I optimistically (and often erroneously) think I can catch it up in the evening.

Ha! What a not-funny joke I play on myself and, sometimes, you all when I get behind at replying. (Sorry if you’re one of those waiting!) I always feel younger before 3 pm. After that, reality hits, and I find not only has time run out to get it done today, but so has my energy!

I’m realizing I need to discipline myself to get these important tasks done. Maybe if I get up earlier? When it’s quiet, and the day’s commotion hasn’t caught me up in its eddy yet? But I'm reluctant to do so. I don't want to get out from my snuggly warm spot under the covers earlier . . .

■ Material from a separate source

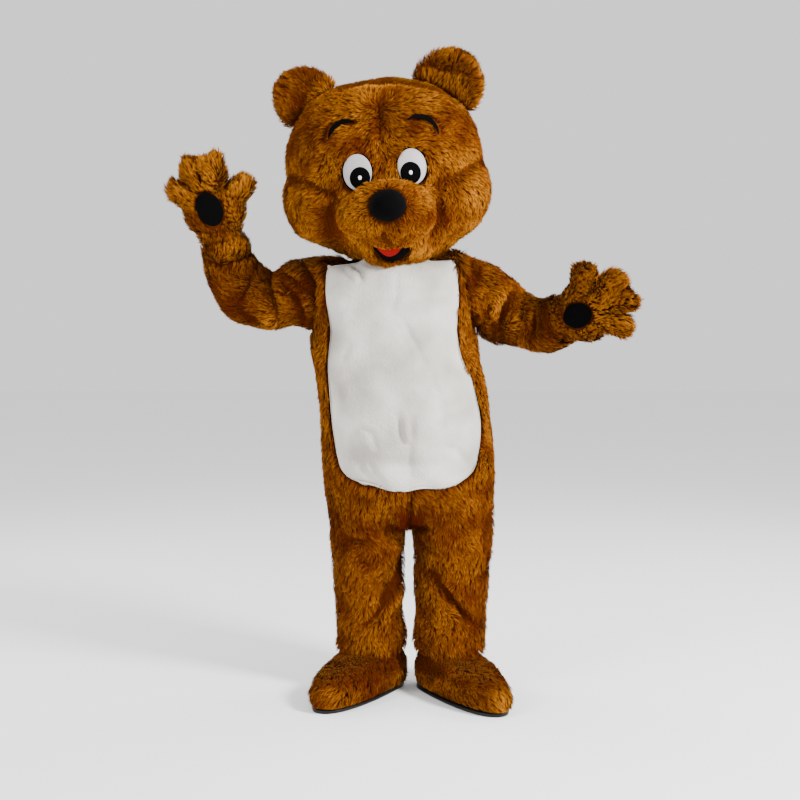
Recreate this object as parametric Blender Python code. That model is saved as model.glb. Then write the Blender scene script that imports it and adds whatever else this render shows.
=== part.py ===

But where else would I find the time and space?

So maybe . . .

(I know getting colorful highlighters from my mom’s store, while making my calendar look nicer, weren’t the solution. Lol.)

Don’t get me wrong, I’m not complaining about this time of year.

The push/pull can be overwhelming, but all five of us feel the excitement of the main growing season’s potential.

It’s all in front of us and is gathering momentum. Kinda like a roller coaster approaching the crest of a hill.

Getting on the ride means navigating the challenges spring throws at our feet as it hurtles us into summer.

But it means feeling motivated, getting caught up in creative problem solving, knowing the satisfying tiredness of meaningful work, and having the opportunity to grow as farmers, team members, and as people too.

And we're clear on our farm - "we got on the ride" years ago.

And we choose to stay on again and again because it makes us grateful for this land, family and friends, farm members and customers, each other, and this life.

It's all worth it.


We're rewarded again and again as our feet touch the ground we've been privileged to farm. We're rewarded again and again when someone tells us how much they like our lettuce, or enjoy our maple syrup in their morning coffee, or love the color of our eggs.

We're rewarded again and again and again and again.


I accept the challenge to be more disciplined . . . and I'll raise it one early morning at a time.